Por quê? Além de contrariarem a Moral cristã, são imprevisíveis os efeitos do alargamento “do fosso entre a área do chamado Norte desenvolvido e a do Sul em vias de desenvolvimento”. Essas desigualdades, que ferem o Evangelho, põem em perigo a própria ordem social. Existem no interior de países ricos e, “nos países menos desenvolvidos, também se vêem, não raro, manifestações de egoísmo e de ostentação de riqueza tão desconcertantes quanto escandalosas” (nº 14). Acresce que tal diferença social não está estacionária, mas denota uma “velocidade de aceleração”. Essa anomalia se revela não só no campo econômico-social como no cultural e atinge outras formas de exploração e de opressão.

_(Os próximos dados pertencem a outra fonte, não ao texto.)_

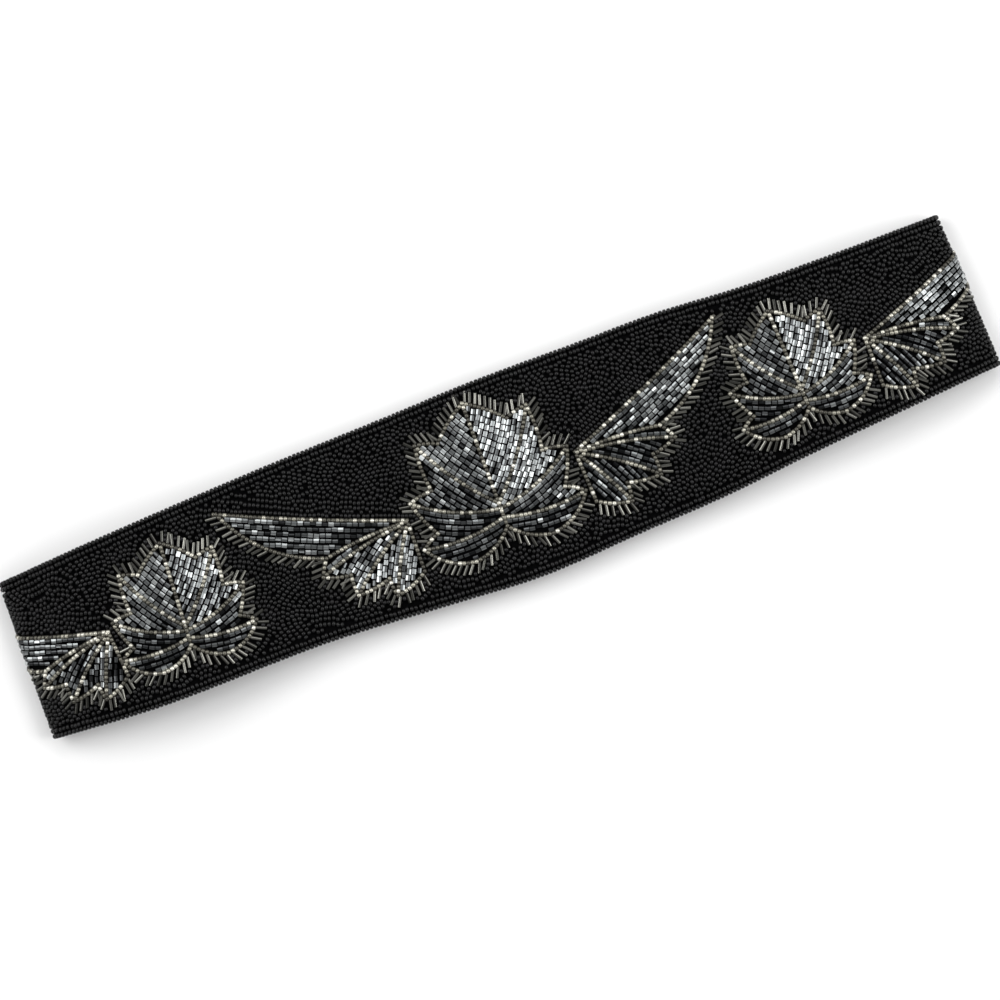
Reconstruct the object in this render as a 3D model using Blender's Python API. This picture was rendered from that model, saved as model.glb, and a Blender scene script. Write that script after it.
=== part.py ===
"""Beaded cummerbund, fastened at the back and lying on a table, front upwards.

The band is cut flat and then bent round a flattened loop. A point of the band is given by three
lengths in millimetres: along, from the centre front and + towards the right; across, + towards the
upper edge; and depth, from the bead tops into the wall. The loop lies in X and Z, and its width in Y.
"""

from collections import namedtuple
import math

import bmesh
import bpy
from mathutils import Vector
from mathutils.geometry import delaunay_2d_cdt
import numpy as np

MM = 0.001  # metres in a millimetre

# Walls and gaps, in millimetres
BEADED_WALL = 2.8  # backed cloth of 1.1 under seed beads of 1.7
PLAIN_WALL = 1.6  # folded cloth with its stiffening
TAPE_WALL = 0.8
SEAM_GAP = 0.3

# The back, seen from the table's side, in millimetres
SEAM_X = 128.0  # the side-back seams lie this far from the middle
OVERLAP = 40.0  # of the two plain bands at the centre back
RISE_START = 50.0  # where the band on top leaves the table
RISE_END = 25.0  # and where it has reached the overlap's height
RISE_STATIONS = 7  # between the two
BAND_WIDTH_AT_SEAM = 60.0
BAND_WIDTH_AT_END = 56.0
TAPE_LENGTH = 28.0
TAPE_WIDTH = 44.0

# Leaves, in millimetres
LEAF_RISE = 0.5  # cut beads stand this much above the seed beads of the ground
LEAF_SLOPE = 0.9  # width of the slope round each leaf
VEIN_RISE = 0.3  # lines of beads that stand a little above the rest of the leaf
VEIN_HALF_WIDTH = 0.9
VEIN_STARTS = 0.22  # share of a lobe's distance from the root
VEIN_ENDS = 0.92
OUTLINE_STEP = 4.5  # longest straight piece of a leaf's outline
STRAIGHT_BELOW = 0.2  # an edge that bows less than this is one straight piece
LONGEST_MITRE = 3.5  # a corner moves inwards by at most this many times the slope's width
RELIEF_FADES_BELOW = 4.0  # height under which relief sinks away, so the band rests flat
CUP = 1.3  # the front's middle line stands this much above its two edges
CUP_RUN = 45.0  # length over which the cup grows from each fold
HALF_CUP = 36.0  # the cup ends this far from the middle line
SPLAY = 0.03  # each fold leans outwards by this much a millimetre below the middle line
SPLAY_RUN = (140.0, 185.0)  # the lean grows between these distances from the centre front
GROUND_ROWS = 4  # the ground is cut into this many rows from edge to edge
MERGE = 0.03  # points of the pattern closer than this are one point
SHARP_ANGLE = 35.0  # degrees between two faces that meet in a visible edge

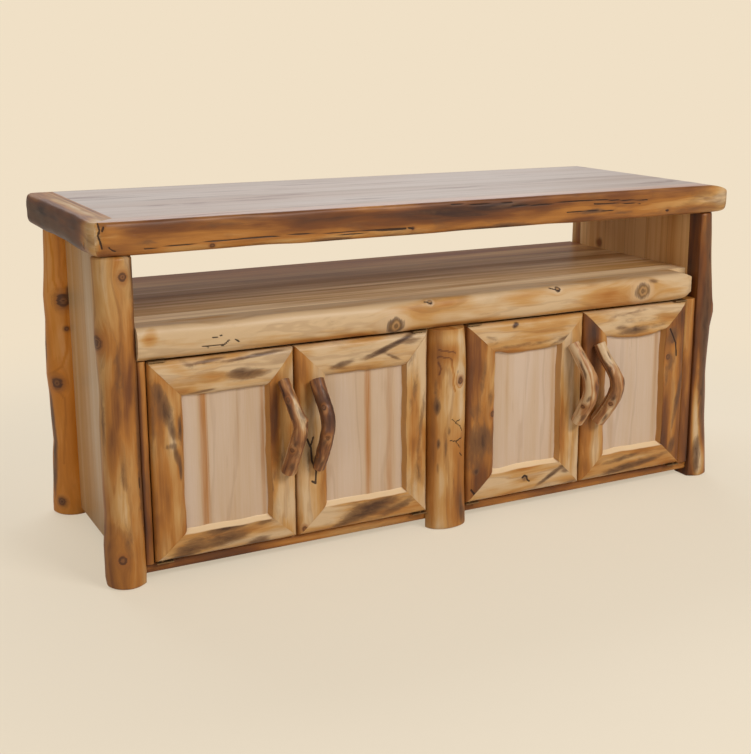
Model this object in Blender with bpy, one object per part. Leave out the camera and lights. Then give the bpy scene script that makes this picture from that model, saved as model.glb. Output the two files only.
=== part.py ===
"""A log television stand: a slab top with log edges on four log posts, an open bay over a shelf,
and two cupboards below it, each closed by a pair of doors on pivot hinges.

X runs along the stand, -Y is the front, Z is up, and the origin is on the floor under the middle."""

import math

import bmesh
import bpy
from mathutils import Matrix, Vector

# Driving sizes, in metres.
LENGTH = 1.606               # over the bulging edges of the top
DEPTH = 0.6445               # from the fronts of the handles to the back edge of the top
HEIGHT = 0.760
GAP = 0.0003                 # left between pieces that touch

# The top.
TOP_BOARD = 0.038
EDGE_LOG_HEIGHT = 0.069
EDGE_LOG_WIDTH = 0.060
LOG_CROWN = 0.022            # how far a log's rounded face stands out from its flats

# The doors and what they stand in.
DOOR_HEIGHT = 0.426
DOOR_THICKNESS = 0.026
DOOR_CLEARANCE = 0.004       # over and under a door, where two doors meet, and beside the middle post
SIDE_CLEARANCE = 0.002       # between a door and a hinge stile
MEETING_LEFT = -0.0030       # where the left pair meets, from the middle of its opening
MEETING_RIGHT = 0.0056
HANDLE_PROUD = 0.068
OUTER_CHAMFER = 0.007
INNER_ROUND = 0.010
PANEL_RECESS = 0.0165
PANEL_THICKNESS = 0.006
GROOVE_DEPTH = 0.008
GROOVE_SLACK = 0.001

# The frame.
SIDE_INSET = 0.0825          # from the end of the top to the inner face of a side panel
SIDE_PANEL_THICKNESS = 0.022
SIDE_PANEL_BOTTOM = 0.018
SHELF_THICKNESS = 0.030
SHELF_RAIL_HEIGHT = 0.0705
SHELF_RAIL_WIDTH = 0.067
SHELF_RAIL_ROUND = 0.030     # of its free right end, in plan
SHELF_RAIL_PAST_DOOR = 0.0143
BACK_PANEL_THICKNESS = 0.0125
REAR_INSET = 0.0105          # from the back edge of the top to the back panel
BOTTOM_RAIL_WIDTH = 0.045
BOTTOM_RAIL_HEIGHT = 0.0225
BOTTOM_RAIL_RECESS = 0.028   # behind the front of the logs
BOTTOM_PANEL_THICKNESS = 0.018
DIVIDER_THICKNESS = 0.018
CENTRE_POST_X = -0.00865     # the stand is hand made, and its middle post is a little off the middle
CENTRE_POST_WIDTH = 0.096
CENTRE_POST_DEPTH = 0.041
HINGE_STILE_LEFT = 0.0182
HINGE_STILE_RIGHT = 0.0342
HINGE_STILE_DEPTH = 0.047
HINGE_STILE_PROUD = 0.010    # in front of the bottom rail
TOP_EDGE_OVERHANG = 0.007    # of the top's front log past the faces of the doors
CLEAT = 0.025
CLEAT_END_GAP = 0.050

# The posts: radius, and how far the centre stands in from the end of the top.
FRONT_POST_INSET_Y = 0.046
REAR_POST_INSET_Y = 0.0445
POST_GROOVE = 0.014          # how far a side panel's end is let into a post
POSTS = {
    "post_front_left": (0.0425, 0.053),
    "post_front_right": (0.0385, 0.056),
    "post_rear_left": (0.0400, 0.053),
    "post_rear_right": (0.0400, 0.053),
}

# The pivot hinges and the catches.
PIVOT_IN = 0.014             # from a door's hinged edge to the axis
PIVOT_BACK = 0.012           # from a door's face to the axis
PIN_RADIUS = 0.003
PIN_LENGTH = 0.0125
BORE_RADIUS = 0.0033
BORE_DEPTH = 0.0102
PLATE_THICKNESS = 0.0024
PLATE_LENGTH = 0.036
PLATE_WIDTH = 0.034
PLATE_MARGIN = 0.008         # of plate in front of the axis
PLATE_END_GAP = 0.001        # of plate short of the door's hinged edge
STRIKE_THICKNESS = 0.001
STRIKE_START = 0.020
STRIKE_LENGTH = 0.024
STRIKE_HEIGHT = 0.012
STRIKE_DROP = 0.0045
CATCH_LENGTH = 0.100
CATCH_DEPTH = 0.025
CATCH_HEIGHT = 0.022

# Each door: the side its hinge is on, its stiles and its rails. The logs differ, so the widths do.
DOORS = {
    "door_1": {"hinge": -1, "hinge_stile": 0.0700, "pull_stile": 0.0637, "top": 0.0775, "bottom": 0.0605},
    "door_2": {"hinge": 1, "hinge_stile": 0.0602, "pull_stile": 0.0714, "top": 0.0725, "bottom": 0.0655},
    "door_3": {"hinge": -1, "hinge_stile": 0.0780, "pull_stile": 0.0683, "top": 0.0705, "bottom": 0.0705},
    "door_4": {"hinge": 1, "hinge_stile": 0.0715, "pull_stile": 0.0717, "top": 0.0675, "bottom": 0.0675},
}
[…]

A triste realidade é, “pelo menos em parte, o resultado de uma concepção demasiado limitada, ou seja, predominantemente econômica do desenvolvimento” (nº 15). A interdependência vigente no mundo, fragmentado em vários patamares de progresso, sem fundamento ético, acarreta consequências funestas aos países pobres e mais fracos. O relacionamento internacional não pode ficar à mercê de “mecanismos que não se podem deixar de qualificar como perversos” (nº 17). Deles resultam a crise de habitação, o desemprego, o subemprego, a dívida internacional.

Entram como ingredientes nessa difícil situação os princípios do capitalismo liberal e do coletivismo marxista. Perante ambos, “a Doutrina Social da Igreja adota uma atitude crítica” (nº 21).

Neste quadro, o documento enfoca aspectos positivos nos nossos dias, como a maior preocupação com os direitos humanos, com a preservação da paz que “exige, cada vez mais, o respeito rigoroso da justiça” (nº 26) e com a ecologia.

A lição que se aprende diante desses problemas que nos afligem é que “a mera acumulação de bens e serviços, mesmo em benefício da maioria, não basta para realizar a felicidade humana (...) o mal não consiste no “ter” enquanto tal, mas no fato de se possuir, sem respeitar a qualidade e a ordenada hierarquia dos bens que se possui” (nº 28).

Há um fundamento ético, sem o qual ricos e pobres não conseguem um desenvolvimento autêntico, humano. Este, porém, só é válido, verdadeiro se inclui uma dimensão transcendental: “Deve fundar-se no amor de Deus e do próximo” (nº 33).

Assim, todo o Capítulo V é: “Uma leitura teológica dos problemas modernos”.

A Encíclica “Sollicitudo Rei Socialis” propõe indicações práticas, muito úteis ao momento que vivemos no Brasil. E o Capítulo VI: “Algumas orientações particulares”.

Lendo essa encíclica, causa viva impressão a insistência sobre a supremacia dos valores religiosos, na solução das injustiças sociais. João Paulo II tratava da matéria como Pastor. Ele dizia: “O obstáculo principal a superar para uma verdadeira libertação é o pecado, corroborado pelas estruturas que ele suscita, à medida que se multiplica e se expande” (nº 46).

Uma mesma palavra percorre todo o documento, explícita ou implicitamente: solidariedade. O Papa proclama ser ela” indubitavelmente, uma virtude cristã” (nº 40). E entre as admiráveis testemunhas, recorda São Pedro Claver, que se pôs ao serviço dos escravos, em Cartagena, Colômbia.

Finalmente, concluiu: “Neste Ano Mariano (...) desejo confiar-lhe, a Ela e à sua intercessão, a difícil conjuntura do mundo contemporâneo, os esforços que se fazem e se farão, muitas vezes à custa de grandes sofrimentos, desejando contribuir para o verdadeiro desenvolvimento dos povos” (nº 49).